Previous research has shown that people who don't move around much are prone to heart disease and type 2 diabetes but the reason is not known.
Researchers from the University of Missouri in the US tried to tease out the precise role of inactivity in causing ill health, The Mirror reported.
The team devised a novel approach: they stopped a group of very active people from exercising as usual.
The study got them to cut the number of steps they took each day by at least half.
The researchers wanted to find out whether physical laziness would stop the body from being able to control blood sugar which is the key disease-inducing factor for diabetes and heart disease.
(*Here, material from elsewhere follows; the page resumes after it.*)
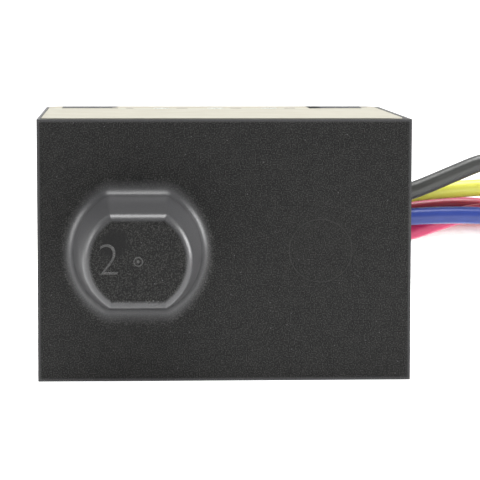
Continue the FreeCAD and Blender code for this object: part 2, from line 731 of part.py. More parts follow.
def make_relay():
    """An open-frame relay hanging from the board: base, yoke with core, coil, armature, springs."""
    under_base = "board_z - relay_base_thick"
    keep(block("relay_base", ("relay_length + yoke_thick", "relay_width", "relay_base_thick"),
               ("relay_x", "relay_y - relay_width / 2", under_base)))
    back = block("relay_yoke_back",
                 ("yoke_thick", "armature_width", f"{under_base} - relay_axis_z + yoke_drop"),
                 ("relay_x + yoke_inset", "relay_y - armature_width / 2", "relay_axis_z - yoke_drop"))
    roof = block("relay_yoke_roof",
                 ("armature_x - relay_x - yoke_inset - yoke_gap", "armature_width", "yoke_thick"),
                 ("relay_x + yoke_inset", "relay_y - armature_width / 2", f"{under_base} - yoke_thick"))
    core = rod("relay_core", "core_radius", "armature_x - relay_x - yoke_inset - core_gap",
               ("relay_x + yoke_inset", "relay_y", "relay_axis_z"), "x")
    keep(join("relay_yoke", back, roof, core))
    coil_start = "relay_x + coil_start"
    winding = rod("relay_winding", "coil_radius", "coil_length", (coil_start, "relay_y", "relay_axis_z"), "x")
    first = rod("relay_flange_back", "coil_flange", "coil_flange_thick",
                (coil_start, "relay_y", "relay_axis_z"), "x")
    last = rod("relay_flange_front", "coil_flange", "coil_flange_thick",
               (f"{coil_start} + coil_length - coil_flange_thick", "relay_y", "relay_axis_z"), "x")
    tunnel = rod("relay_tunnel", "core_radius + core_play", "coil_length + 2 * cut_spare",
                 (f"{coil_start} - cut_spare", "relay_y", "relay_axis_z"), "x")
    keep(cut("relay_coil", join("relay_coil_solid", winding, first, last), tunnel))
    plate = block("armature_plate", ("armature_thick", "armature_width", "armature_drop"),
                  ("armature_x - armature_thick / 2", "relay_y - armature_width / 2",
                   "armature_pivot_z - armature_drop"))
    knuckle = rod("armature_knuckle", "armature_thick / 2", "armature_width",
                  ("armature_x", "relay_y - armature_width / 2", "armature_pivot_z"), "y")
    keep(join("relay_armature", plate, knuckle))
    blade_x = "armature_x + armature_thick / 2 + return_spring_gap"
    keep(block("relay_return_spring",
               ("return_spring_thick", "return_spring_width", f"{under_base} - relay_axis_z"),
               (blade_x, "relay_y - return_spring_width / 2", "relay_axis_z")))
    keep(block("relay_contact",
               ("contact_thick", "contact_width", f"{under_base} - relay_axis_z + contact_drop"),
               ("armature_x + armature_thick / 2 + contact_gap", "relay_y - contact_width / 2",
                "relay_axis_z - contact_drop")))


# ---- Leads --------------------------------------------------------------------------------------

# Each lead's route from its solder joint to the put-away coil. It leaves the case through the
# bushing, bends down to the surface the case stands on, and meets the coil along its back.
LEAD_ROUTES = {
    "black": [(28, 8.1, 33.3), (36, 8.0, 33.5), (43, 7.8, 35.6), (51, 7.55, 39.0), (59.5, 7.35, 42.6),
              (68.8, 7.2, 42.0), (77, 7.2, 37.0), (83.3, 7.25, 28.8), (88.5, 7.3, 20.0), (94.5, 7.4, 12.3),
              (102, 7.4, 6.9), (110.5, 7.45, 6.1)],
    "yellow": [(28, 12.3, 33.4), (36, 12.4, 33.6), (45, 12.3, 35.0), (54, 12.0, 35.7), (63, 11.7, 36.2),
               (71.8, 11.5, 34.2), (79, 11.4, 28.9), (85, 11.3, 22.0), (91, 11.3, 15.2), (97.8, 11.25, 9.8),
               (106, 11.35, 6.9), (114.5, 11.3, 6.3)],
    "red": [(28, 15.2, 29.6), (36, 15.4, 29.8), (45, 15.6, 31.0), (54, 15.6, 31.9), (62.5, 15.5, 31.2),
            (70.5, 15.4, 27.0), (77, 15.3, 20.6), (83.5, 15.2, 13.8), (90.5, 15.2, 8.6), (99, 15.25, 6.5),
            (108, 15.15, 6.2), (117, 15.2, 6.3)],
    "blue": [(28, 7.2, 29.4), (36, 7.3, 29.5), (44.5, 7.4, 30.1), (53, 7.45, 30.3), (61.5, 7.4, 30.0),
             (69.5, 7.4, 26.2), (76, 7.4, 19.8), (82, 7.4, 12.8), (88.5, 7.4, 6.9), (96.5, 7.35, 3.0),
             (105, 7.45, 2.3), (111, 7.4, 2.4)],
    "pink": [(28, 10.6, 25.4), (36, 10.5, 25.5), (43, 10.8, 26.2), (50.8, 11.2, 29.1), (59, 11.4, 31.0),
             (67, 11.35, 29.6), (74, 11.3, 24.9), (80, 11.3, 18.6), (86, 11.3, 12.2), (92.5, 11.3, 6.8),
             (100, 11.3, 3.4), (107.5, 11.25, 2.3), (113.5, 11.3, 2.4)],
    "white": [(28, 14.4, 25.6), (36, 14.45, 25.5), (44.5, 14.8, 25.6), (52.5, 15.0, 26.5), (60.5, 15.1, 26.2),
              (67.8, 15.2, 23.2), (73.8, 15.2, 17.6), (79.5, 15.2, 11.4), (86, 15.2, 6.2), (94, 15.2, 3.2),
              (104, 15.25, 2.3), (115.5, 15.2, 2.4)],
}

# Where each lead lies in the coil: its column's radius, how high its centre starts, and its turns.
COIL_PLACES = {
    "black": (23.0, 6.25, 2.37),
    "yellow": (26.9, 6.25, 2.06),
    "red": (30.8, 6.25, 1.81),
    "blue": (23.0, 2.35, 2.40),
    "pink": (26.9, 2.35, 2.08),
    "white": (30.8, 2.35, 1.81),
}


def coil_point(radius, low, turned):
    """A point on a lead's centreline after so many turns, clockwise from the coil's back.

    Each turn climbs two rows between two thirds and eight ninths of the way round.
    """
    whole = math.floor(turned)
    climb = min(max((turned - whole - 2 / 3) / (8 / 9 - 2 / 3), 0), 1)
    rise = 2 * size("row_pitch") * (whole + climb * climb * (3 - 2 * climb))
    angle = math.pi / 2 - 2 * math.pi * turned
    return FreeCAD.Vector(size("coil_x") + radius * math.cos(angle),
                          size("coil_y") + radius * math.sin(angle), low + rise)


def rounded_path(points):
    """Straight runs joined by tangent arcs, each as large as its two runs allow."""
    corners = [FreeCAD.Vector(*point) for point in points]
    edges = []
    radii = []
    start = corners[0]
    for before, corner, after in zip(corners, corners[1:], corners[2:]):
        inward = (corner - before).normalize()
        outward = (after - corner).normalize()
        setback = 0.45 * min((corner - before).Length, (after - corner).Length)
        half_turn = inward.getAngle(outward) / 2
        radii.append(setback / math.tan(half_turn))
        enter = corner - inward * setback
        leave = corner + outward * setback
        middle_push = (outward - inward).normalize()
        apex = radii[-1] / math.cos(half_turn) - radii[-1]
        edges.append(Part.LineSegment(start, enter).toShape())
        edges.append(Part.Arc(enter, corner + middle_push * apex, leave).toShape())
        start = leave
    edges.append(Part.LineSegment(start, corners[-1]).toShape())
    return Part.Wire(edges), radii


def make_lead(colour, points):
    wire, radii = rounded_path(points)
    first = wire.Edges[0]
    ring = Part.Circle(first.valueAt(first.FirstParameter), first.tangentAt(first.FirstParameter),
                       size("lead_radius"))
    profile = Part.Wire([ring.toShape()])
    shape = wire.makePipeShell([profile], True, False)
    expected = math.pi * size("lead_radius") ** 2 * wire.Length
    if abs(shape.Volume - expected) > 0.01 * expected:
        raise RuntimeError(f"the {colour} lead's volume is {shape.Volume:.1f}, not {expected:.1f}")
    lead = doc.addObject("Part::Feature", f"lead_{colour}")
    lead.Label = f"lead_{colour}"
    lead.Shape = shape
    print(f"lead_{colour}: length {wire.Length:.1f}, arc radii", [round(radius, 1) for radius in radii])
    return keep(lead)


def coil_sector(name, outer, sweep, start, low, top):
    """Part of a ring about the coil's axis, anticlockwise from its start angle."""
    outside = doc.addObject("Part::Cylinder", f"{name}_outside")
    bind(outside, "Radius", outer)
    bind(outside, "Height", f"{top} - {low}")
    outside.Angle = sweep
    outside.Placement = FreeCAD.Placement(FreeCAD.Vector(), FreeCAD.Rotation(FreeCAD.Vector(0, 0, 1), start))
    place(outside, ("coil_x", "coil_y", low))
    hole = rod(f"{name}_hole", "coil_inner", f"{top} - {low} + 2 * cut_spare",
               ("coil_x", "coil_y", f"{low} - cut_spare"))
    return cut(name, outside, hole)


def make_lead_coil():
    """The outer shape of the wound leads: a ring two turns high, and the third turn's short stretches."""
    # The third turn starts where the leads climb, so the outer columns end sooner than the inner ones.
    ring = coil_sector("coil_ring", "coil_outer", 360, 0, "tie_thick", "coil_low_top")
    rising = coil_sector("coil_rising", "coil_outer", 120, 90, "coil_low_top", "coil_top")
    middle = coil_sector("coil_middle", "coil_outer - row_pitch", 31, 59, "coil_low_top", "coil_top")
    inner = coil_sector("coil_inside", "coil_outer - 2 * row_pitch", 113, -54, "coil_low_top", "coil_top")
    return keep(join("lead_coil", ring, rising, middle, inner))


def make_coil_tie():
    """A strap round the ring's section, at the front of the coil."""
    outside = block("tie_outside",
                    ("tie_width", "coil_outer - coil_inner + 2 * tie_gap + 2 * tie_thick",
                     "coil_low_top + tie_gap + tie_thick"),
                    ("coil_x - tie_width / 2", "coil_y - coil_outer - tie_gap - tie_thick", "0"))
    inside = block("tie_inside",
                   ("tie_width", "coil_outer - coil_inner + 2 * tie_gap", "coil_low_top + tie_gap - tie_thick"),
                   ("coil_x - tie_width / 2", "coil_y - coil_outer - tie_gap", "tie_thick"))
    return keep(cut("coil_tie", outside, inside))


def make_stripped_ends():
    """The bare tinned ends of the six leads, each straight on from its lead's last turn."""
    ends = []
    for radius, low, turns in COIL_PLACES.values():
        end = coil_point(radius, low, turns)
        heading = end - coil_point(radius, low, turns - 0.01)
        ends.append(Part.makeCylinder(size("core_wire_radius"), size("strip_length"), end, heading))
    stripped = doc.addObject("Part::Feature", "stripped_ends")
    stripped.Label = "stripped_ends"
    stripped.Shape = Part.Compound(ends)
    return keep(stripped)


def make_lead_board():
    """A small upright board that joins the six leads to the main board."""
    keep(block("lead_board", ("board_thick", "lead_board_width", "lead_board_drop"),
               ("lead_board_x", "lead_board_y", "board_z - lead_board_drop")))
    posts = []
    for colour, points in LEAD_ROUTES.items():
        start = points[0]
        posts.append(rod(f"terminal_{colour}", "core_wire_radius", "terminal_length",
                         ("lead_board_x - terminal_length", str(start[1]), str(start[2])), "x"))
    keep(join("lead_terminals", *posts))


make_housing_shell()
make_base_plate()
make_base_gasket()
make_base_screws()
make_top_label()
make_lamps()
make_lead_bushing()
make_circuit_board()
make_board_screws()
make_cradle()
phase_centres = [f"first_phase_x + {phase} * phase_pitch" for phase in range(3)]
for phase, phase_centre in enumerate(phase_centres, start=1):
    make_varistor(phase, phase_centre)
    make_disconnect(phase, phase_centre)
make_fuses(phase_centres)
make_capacitors()
make_relay()
make_lead_board()
for colour, points in LEAD_ROUTES.items():
    make_lead(colour, points)
make_lead_coil()
make_coil_tie()
make_stripped_ends()

doc.recompute()
for item in doc.Objects:
    if "Invalid" in item.State or "Error" in item.State:
        raise RuntimeError(f"{item.Label} failed: {item.State}")
for item in nodes:
    if item.Shape.isNull() or not item.Shape.isValid():
        raise RuntimeError(f"{item.Label} has a bad shape")

os.makedirs("parts", exist_ok=True)
for item in nodes:
    item.Shape.exportStep(f"parts/{item.Label}.step")
print(len(nodes), "sub-parts written")
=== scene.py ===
import json
import math

import bmesh
import bpy
from mathutils import Matrix, Vector


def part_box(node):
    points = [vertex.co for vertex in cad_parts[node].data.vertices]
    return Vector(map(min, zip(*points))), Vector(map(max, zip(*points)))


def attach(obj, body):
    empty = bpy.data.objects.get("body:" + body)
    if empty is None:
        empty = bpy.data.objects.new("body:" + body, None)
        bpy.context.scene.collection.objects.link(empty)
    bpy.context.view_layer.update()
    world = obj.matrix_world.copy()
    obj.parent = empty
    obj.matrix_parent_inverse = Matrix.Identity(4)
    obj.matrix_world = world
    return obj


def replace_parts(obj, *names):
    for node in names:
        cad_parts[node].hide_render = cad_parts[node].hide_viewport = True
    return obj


# A hard-wired surge protector: a black moulded case with a hollow stub, a cream label on top and
# six insulated leads wound into a put-away coil. Metres, in the frame's own axes.

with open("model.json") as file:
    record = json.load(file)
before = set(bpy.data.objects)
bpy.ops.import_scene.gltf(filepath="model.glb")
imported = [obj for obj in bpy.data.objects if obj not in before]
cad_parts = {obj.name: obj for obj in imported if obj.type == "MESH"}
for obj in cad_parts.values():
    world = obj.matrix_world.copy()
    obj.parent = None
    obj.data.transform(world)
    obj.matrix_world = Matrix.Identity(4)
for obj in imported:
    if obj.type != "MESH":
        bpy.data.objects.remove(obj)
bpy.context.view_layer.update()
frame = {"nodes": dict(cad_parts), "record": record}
nodes = frame["nodes"]

MM = 0.001
BODY = "case"


# ---- Places taken from the frame ----------------------------------------------------------------

shell_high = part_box("housing_shell")[1]
label_low, label_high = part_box("top_label")
bushing_low, bushing_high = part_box("lead_bushing")
tie_low, tie_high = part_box("coil_tie")

CASE_HALF_WIDTH = shell_high.x
CASE_HALF_DEPTH = shell_high.y
CASE_HEIGHT = shell_high.z
WALL = 3.0 * MM
EDGE_ROUND = 0.7 * MM
RABBET_DEPTH = 3.3 * MM
RABBET_STEP = 1.2 * MM
# How far a cutter reaches past what it cuts.
CUT_SPARE = 1 * MM
LENSES = ("light_pipe_1", "light_pipe_2", "light_pipe_3")
LENS_GAP = 0.03 * MM

STUB_CENTRE = Vector((-17.6, -32.0, 26.4)) * MM
STUB_RADIUS = 13.1 * MM
STUB_FLAT = 11.6 * MM
STUB_REACH = 20.5 * MM
STUB_WALL = 2.4 * MM
STUB_DRAFT = math.radians(7.1)
STUB_CORNER = 3.0 * MM
STUB_FOOT_ROUND = 3.2 * MM
STUB_TIP_ROUND = 2.0 * MM
# The foot spreads further above and below the flats, so that it ends nearly round.
FOOT_STRETCH = 1.45
STUB_TIP_Y = STUB_CENTRE.y - STUB_REACH
TIP_CENTRE = Vector((STUB_CENTRE.x, STUB_TIP_Y, STUB_CENTRE.z))

# The marks on the stub's end stand this proud, and reach the CAD shape's full length.
MARK_HEIGHT = 0.06 * MM

WITNESS_CENTRE = Vector((19.4, -32.0, 26.4)) * MM
WITNESS_RADIUS = 6.5 * MM
WITNESS_LINE = 0.3 * MM
WITNESS_DEPTH = 0.1 * MM

LEAD_RADIUS = 1.9 * MM
BARE_LENGTH = 9.0 * MM
ROW_PITCH = 3.9 * MM
COIL_CENTRE = Vector((128.0, -15.6, 0)) * MM
BUSHING_CENTRE = Vector((bushing_high.x, (bushing_low.y + bushing_high.y) / 2,
                         (bushing_low.z + bushing_high.z) / 2))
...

Volunteers were fitted with glucose measuring devices so that their blood sugar could be checked continuously through 24 hours.
They were asked to move about as little as possible but eat normally.
To examine their basic blood sugar control, these healthy people were told they could walk and exercise as normal for three days.
During these three days their blood sugar didn't spike at all after eating, a sign that they had perfect control over their blood sugar and they were ideally sensitive to insulin.
For the second part of the experiment, the volunteers became virtually sedentary and the time spent exercising fell to about three minutes.
The study found that during those three inactive days, blood glucose levels spiked after every meal (loss of blood sugar control) with the peaks being 25 per cent higher than during active days.
The peaks also grew each successive day, the study found. In other words, blood sugar went more and more out of control, the longer the subjects remained inactive.